> **The problem**:
Print the lines of the data, starting with the first, up to and including the line where "and the yoke" appears.

═══ Provided material

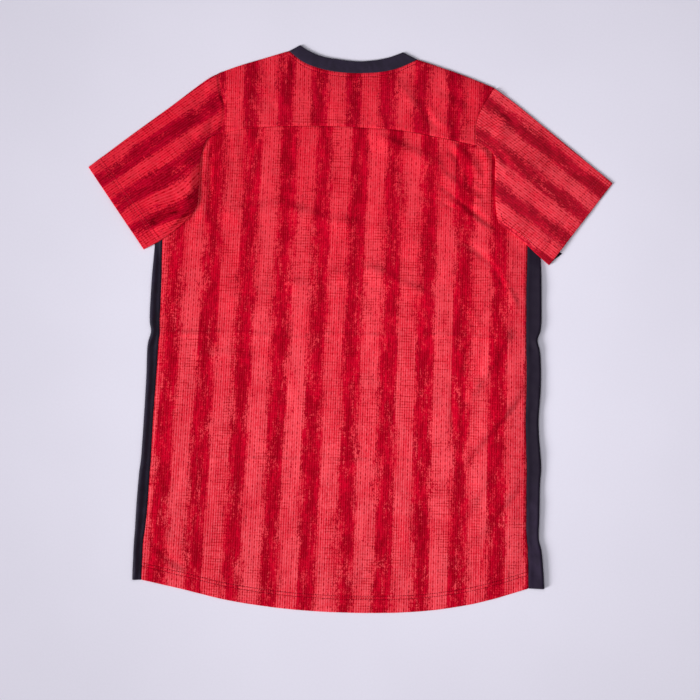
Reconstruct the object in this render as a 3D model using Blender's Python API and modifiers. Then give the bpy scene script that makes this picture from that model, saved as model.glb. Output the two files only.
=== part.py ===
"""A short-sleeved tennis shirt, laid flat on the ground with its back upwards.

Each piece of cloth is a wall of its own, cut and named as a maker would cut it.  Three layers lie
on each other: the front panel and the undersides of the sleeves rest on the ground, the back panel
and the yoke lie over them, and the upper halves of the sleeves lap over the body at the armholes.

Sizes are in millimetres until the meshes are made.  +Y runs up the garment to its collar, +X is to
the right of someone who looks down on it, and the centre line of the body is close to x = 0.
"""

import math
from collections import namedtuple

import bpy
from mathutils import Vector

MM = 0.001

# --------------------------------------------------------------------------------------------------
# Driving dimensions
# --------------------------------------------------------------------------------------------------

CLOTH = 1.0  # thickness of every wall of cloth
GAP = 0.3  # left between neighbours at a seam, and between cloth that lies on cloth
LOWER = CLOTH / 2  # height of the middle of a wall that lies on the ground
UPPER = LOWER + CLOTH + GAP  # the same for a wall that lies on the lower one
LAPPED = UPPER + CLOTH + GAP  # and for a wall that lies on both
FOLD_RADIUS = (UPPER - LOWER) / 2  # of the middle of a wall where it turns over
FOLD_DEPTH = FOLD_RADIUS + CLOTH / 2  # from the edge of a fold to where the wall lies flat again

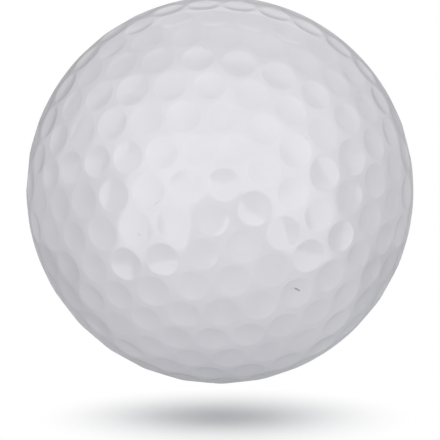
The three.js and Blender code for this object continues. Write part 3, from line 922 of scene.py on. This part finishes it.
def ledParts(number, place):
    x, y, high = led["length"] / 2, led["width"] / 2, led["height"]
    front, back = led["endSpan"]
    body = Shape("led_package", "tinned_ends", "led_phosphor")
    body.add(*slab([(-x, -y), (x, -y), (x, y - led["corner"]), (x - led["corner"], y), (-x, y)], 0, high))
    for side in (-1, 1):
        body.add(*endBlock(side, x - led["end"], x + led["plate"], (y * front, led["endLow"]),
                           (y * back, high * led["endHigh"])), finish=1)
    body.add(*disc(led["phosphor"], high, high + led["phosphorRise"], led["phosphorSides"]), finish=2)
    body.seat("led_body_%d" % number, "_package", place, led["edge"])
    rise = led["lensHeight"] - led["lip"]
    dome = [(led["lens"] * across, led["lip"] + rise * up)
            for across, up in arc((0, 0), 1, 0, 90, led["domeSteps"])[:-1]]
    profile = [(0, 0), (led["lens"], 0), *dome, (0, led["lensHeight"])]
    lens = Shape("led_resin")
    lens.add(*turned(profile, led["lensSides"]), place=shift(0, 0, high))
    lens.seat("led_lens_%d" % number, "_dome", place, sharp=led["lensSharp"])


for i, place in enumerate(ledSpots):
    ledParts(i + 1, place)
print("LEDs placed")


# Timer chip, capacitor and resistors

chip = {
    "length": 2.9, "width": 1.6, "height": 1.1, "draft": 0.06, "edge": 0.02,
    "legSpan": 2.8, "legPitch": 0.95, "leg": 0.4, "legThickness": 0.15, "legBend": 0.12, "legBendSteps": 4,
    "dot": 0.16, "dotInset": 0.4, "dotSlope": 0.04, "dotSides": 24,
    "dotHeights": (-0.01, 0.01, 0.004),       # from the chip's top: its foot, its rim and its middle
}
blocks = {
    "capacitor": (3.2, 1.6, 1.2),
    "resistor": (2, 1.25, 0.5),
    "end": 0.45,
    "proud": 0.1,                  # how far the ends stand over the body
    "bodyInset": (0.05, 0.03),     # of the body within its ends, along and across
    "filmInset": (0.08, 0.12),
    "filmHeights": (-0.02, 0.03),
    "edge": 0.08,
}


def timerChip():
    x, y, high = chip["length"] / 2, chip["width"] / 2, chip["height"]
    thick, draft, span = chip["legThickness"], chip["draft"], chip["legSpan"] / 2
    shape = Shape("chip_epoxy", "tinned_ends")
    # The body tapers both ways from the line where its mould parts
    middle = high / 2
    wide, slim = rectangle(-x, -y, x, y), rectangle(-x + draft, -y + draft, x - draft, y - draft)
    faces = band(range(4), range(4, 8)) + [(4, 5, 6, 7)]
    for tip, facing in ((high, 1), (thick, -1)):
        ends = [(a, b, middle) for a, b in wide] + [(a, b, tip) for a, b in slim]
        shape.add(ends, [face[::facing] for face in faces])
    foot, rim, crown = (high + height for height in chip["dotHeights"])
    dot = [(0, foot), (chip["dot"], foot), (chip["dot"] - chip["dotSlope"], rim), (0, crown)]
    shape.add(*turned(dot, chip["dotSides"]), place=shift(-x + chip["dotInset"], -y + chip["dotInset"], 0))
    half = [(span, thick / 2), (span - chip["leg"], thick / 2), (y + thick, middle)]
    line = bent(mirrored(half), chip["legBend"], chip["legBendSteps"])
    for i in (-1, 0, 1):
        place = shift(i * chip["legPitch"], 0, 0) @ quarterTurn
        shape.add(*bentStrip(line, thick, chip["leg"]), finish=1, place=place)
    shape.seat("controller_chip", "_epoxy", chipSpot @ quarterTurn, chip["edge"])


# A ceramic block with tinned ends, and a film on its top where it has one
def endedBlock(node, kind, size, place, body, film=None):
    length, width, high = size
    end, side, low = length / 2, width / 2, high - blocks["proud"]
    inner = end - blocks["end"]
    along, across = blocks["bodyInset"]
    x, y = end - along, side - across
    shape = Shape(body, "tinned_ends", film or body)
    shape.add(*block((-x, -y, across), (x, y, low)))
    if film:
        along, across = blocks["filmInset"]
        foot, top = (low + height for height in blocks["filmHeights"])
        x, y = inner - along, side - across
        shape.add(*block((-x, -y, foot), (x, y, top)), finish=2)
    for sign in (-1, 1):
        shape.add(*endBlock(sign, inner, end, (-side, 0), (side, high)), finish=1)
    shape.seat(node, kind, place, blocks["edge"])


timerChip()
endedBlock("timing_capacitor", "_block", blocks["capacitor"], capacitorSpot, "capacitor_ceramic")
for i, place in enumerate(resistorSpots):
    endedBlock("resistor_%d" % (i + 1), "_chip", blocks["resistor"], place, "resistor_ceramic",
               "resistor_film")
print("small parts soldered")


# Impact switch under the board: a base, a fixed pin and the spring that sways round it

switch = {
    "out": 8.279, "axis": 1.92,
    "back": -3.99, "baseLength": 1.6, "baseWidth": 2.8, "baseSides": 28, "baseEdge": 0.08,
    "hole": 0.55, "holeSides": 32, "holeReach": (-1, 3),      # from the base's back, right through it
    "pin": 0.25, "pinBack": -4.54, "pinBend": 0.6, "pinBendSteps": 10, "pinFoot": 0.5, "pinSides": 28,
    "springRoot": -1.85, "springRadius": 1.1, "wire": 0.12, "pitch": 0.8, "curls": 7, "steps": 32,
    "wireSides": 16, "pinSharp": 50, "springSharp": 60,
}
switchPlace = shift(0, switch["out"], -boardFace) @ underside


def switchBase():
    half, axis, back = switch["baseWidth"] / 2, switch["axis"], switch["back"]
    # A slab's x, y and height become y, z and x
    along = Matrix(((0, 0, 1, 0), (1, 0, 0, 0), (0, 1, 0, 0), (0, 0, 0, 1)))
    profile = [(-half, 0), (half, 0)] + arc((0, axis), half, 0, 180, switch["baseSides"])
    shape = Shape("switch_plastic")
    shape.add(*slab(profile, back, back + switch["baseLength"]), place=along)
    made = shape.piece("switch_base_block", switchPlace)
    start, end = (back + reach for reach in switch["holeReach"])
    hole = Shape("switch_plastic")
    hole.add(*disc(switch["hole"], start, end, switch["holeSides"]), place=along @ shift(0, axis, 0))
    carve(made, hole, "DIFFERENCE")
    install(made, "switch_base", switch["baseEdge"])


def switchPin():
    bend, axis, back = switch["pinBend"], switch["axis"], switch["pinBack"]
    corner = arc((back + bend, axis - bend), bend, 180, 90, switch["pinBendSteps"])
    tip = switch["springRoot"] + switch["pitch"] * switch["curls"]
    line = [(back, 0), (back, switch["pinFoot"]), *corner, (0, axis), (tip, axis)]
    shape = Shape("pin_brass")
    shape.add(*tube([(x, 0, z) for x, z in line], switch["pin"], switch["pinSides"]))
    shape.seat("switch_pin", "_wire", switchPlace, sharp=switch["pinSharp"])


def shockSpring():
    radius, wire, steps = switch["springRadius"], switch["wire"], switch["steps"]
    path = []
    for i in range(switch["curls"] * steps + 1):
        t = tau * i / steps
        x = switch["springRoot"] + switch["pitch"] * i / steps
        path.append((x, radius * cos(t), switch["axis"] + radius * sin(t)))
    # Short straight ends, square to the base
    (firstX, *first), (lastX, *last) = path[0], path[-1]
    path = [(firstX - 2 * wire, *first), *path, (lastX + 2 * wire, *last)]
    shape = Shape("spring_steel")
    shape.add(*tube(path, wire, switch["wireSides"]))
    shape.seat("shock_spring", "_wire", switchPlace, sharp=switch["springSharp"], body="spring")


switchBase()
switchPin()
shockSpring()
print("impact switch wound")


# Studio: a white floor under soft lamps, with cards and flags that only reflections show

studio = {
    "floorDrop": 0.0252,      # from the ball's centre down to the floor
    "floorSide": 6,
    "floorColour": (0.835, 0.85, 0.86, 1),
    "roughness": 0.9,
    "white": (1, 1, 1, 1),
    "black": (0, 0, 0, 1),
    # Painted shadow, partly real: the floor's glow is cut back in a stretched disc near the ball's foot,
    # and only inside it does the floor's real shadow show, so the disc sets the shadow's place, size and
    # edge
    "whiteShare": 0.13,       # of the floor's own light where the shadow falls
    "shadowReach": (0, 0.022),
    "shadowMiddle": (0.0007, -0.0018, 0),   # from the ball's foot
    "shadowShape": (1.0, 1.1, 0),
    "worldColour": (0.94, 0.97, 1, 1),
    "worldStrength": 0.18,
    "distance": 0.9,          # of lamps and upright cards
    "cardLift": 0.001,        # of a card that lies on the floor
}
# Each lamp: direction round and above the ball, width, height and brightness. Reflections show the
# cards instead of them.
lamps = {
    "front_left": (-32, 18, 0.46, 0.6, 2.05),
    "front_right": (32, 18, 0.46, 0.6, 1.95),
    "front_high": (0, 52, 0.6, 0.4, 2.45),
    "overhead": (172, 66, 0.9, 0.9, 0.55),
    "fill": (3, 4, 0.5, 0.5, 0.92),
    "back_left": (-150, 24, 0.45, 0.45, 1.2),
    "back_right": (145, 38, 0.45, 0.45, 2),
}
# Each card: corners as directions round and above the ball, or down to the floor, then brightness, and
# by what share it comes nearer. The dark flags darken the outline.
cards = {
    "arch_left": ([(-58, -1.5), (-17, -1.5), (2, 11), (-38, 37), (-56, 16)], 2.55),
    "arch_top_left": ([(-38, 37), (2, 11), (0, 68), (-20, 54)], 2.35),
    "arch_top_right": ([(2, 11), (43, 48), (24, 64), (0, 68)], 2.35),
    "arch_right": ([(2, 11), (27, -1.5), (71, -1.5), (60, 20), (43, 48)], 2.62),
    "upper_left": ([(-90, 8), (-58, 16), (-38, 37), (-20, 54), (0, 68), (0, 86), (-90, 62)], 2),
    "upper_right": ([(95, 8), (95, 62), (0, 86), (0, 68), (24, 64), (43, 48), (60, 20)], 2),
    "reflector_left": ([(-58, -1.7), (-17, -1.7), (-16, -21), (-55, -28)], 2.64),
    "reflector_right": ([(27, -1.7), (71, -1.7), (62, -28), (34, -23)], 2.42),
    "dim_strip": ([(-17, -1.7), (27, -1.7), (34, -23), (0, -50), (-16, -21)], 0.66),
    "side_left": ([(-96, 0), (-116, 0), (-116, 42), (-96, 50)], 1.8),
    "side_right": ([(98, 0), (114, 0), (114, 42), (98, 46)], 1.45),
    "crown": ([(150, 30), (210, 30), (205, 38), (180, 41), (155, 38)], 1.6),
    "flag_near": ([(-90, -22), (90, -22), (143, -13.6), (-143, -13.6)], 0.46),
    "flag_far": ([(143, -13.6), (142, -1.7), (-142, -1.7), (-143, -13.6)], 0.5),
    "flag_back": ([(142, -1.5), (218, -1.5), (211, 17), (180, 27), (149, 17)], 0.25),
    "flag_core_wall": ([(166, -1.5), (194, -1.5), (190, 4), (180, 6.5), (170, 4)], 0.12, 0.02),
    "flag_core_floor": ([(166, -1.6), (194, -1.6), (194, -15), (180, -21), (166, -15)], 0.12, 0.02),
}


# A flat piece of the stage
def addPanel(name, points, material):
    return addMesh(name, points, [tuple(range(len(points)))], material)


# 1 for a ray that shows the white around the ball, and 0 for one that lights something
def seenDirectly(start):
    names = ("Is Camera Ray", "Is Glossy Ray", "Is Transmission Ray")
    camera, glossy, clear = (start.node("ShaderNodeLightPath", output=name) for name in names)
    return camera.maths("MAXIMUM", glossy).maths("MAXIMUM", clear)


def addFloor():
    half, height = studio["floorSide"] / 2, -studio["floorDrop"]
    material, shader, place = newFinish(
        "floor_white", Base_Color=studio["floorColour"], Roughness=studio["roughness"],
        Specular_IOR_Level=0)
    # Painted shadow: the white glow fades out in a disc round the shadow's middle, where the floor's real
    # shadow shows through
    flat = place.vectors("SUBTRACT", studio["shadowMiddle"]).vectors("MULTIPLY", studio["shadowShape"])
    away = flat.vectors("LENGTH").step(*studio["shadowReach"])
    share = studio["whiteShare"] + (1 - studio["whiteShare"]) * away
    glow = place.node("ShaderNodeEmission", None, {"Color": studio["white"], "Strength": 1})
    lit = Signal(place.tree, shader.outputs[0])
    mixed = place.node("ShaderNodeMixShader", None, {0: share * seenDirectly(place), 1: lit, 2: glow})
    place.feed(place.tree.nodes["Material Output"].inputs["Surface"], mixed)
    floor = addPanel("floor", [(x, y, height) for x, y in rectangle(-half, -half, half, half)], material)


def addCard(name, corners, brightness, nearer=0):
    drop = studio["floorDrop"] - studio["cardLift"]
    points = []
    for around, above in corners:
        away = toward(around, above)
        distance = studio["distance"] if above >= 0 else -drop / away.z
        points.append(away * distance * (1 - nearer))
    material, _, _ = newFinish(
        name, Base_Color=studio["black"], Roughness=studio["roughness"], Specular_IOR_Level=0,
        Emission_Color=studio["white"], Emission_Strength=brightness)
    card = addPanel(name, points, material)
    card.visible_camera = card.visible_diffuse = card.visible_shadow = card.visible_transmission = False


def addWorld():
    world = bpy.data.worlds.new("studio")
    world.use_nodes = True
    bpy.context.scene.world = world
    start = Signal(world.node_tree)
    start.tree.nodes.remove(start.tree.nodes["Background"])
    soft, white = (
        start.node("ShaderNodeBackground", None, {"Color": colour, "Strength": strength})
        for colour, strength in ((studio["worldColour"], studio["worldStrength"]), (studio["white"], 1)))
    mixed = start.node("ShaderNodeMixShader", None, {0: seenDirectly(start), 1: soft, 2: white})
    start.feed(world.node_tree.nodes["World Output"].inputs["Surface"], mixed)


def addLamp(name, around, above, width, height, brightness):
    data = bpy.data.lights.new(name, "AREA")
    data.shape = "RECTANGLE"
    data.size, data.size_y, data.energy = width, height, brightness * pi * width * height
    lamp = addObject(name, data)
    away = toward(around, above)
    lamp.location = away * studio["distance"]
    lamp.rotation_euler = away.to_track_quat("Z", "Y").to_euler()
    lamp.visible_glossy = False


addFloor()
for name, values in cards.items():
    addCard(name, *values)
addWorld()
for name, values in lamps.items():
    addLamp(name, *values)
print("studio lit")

══════

> **Full response**:
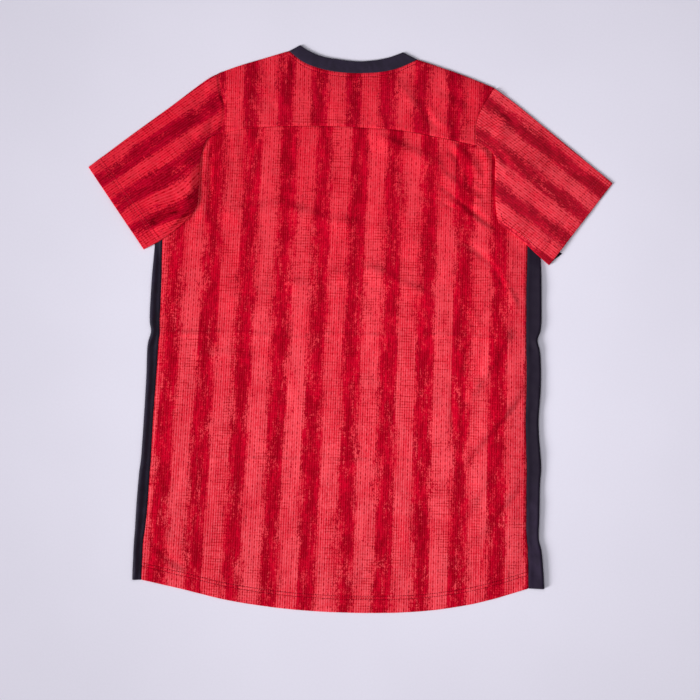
Reconstruct the object in this render as a 3D model using Blender's Python API and modifiers. Then give the bpy scene script that makes this picture from that model, saved as model.glb. Output the two files only.
=== part.py ===
"""A short-sleeved tennis shirt, laid flat on the ground with its back upwards.

Each piece of cloth is a wall of its own, cut and named as a maker would cut it.  Three layers lie
on each other: the front panel and the undersides of the sleeves rest on the ground, the back panel
and the yoke lie over them, and the upper halves of the sleeves lap over the body at the armholes.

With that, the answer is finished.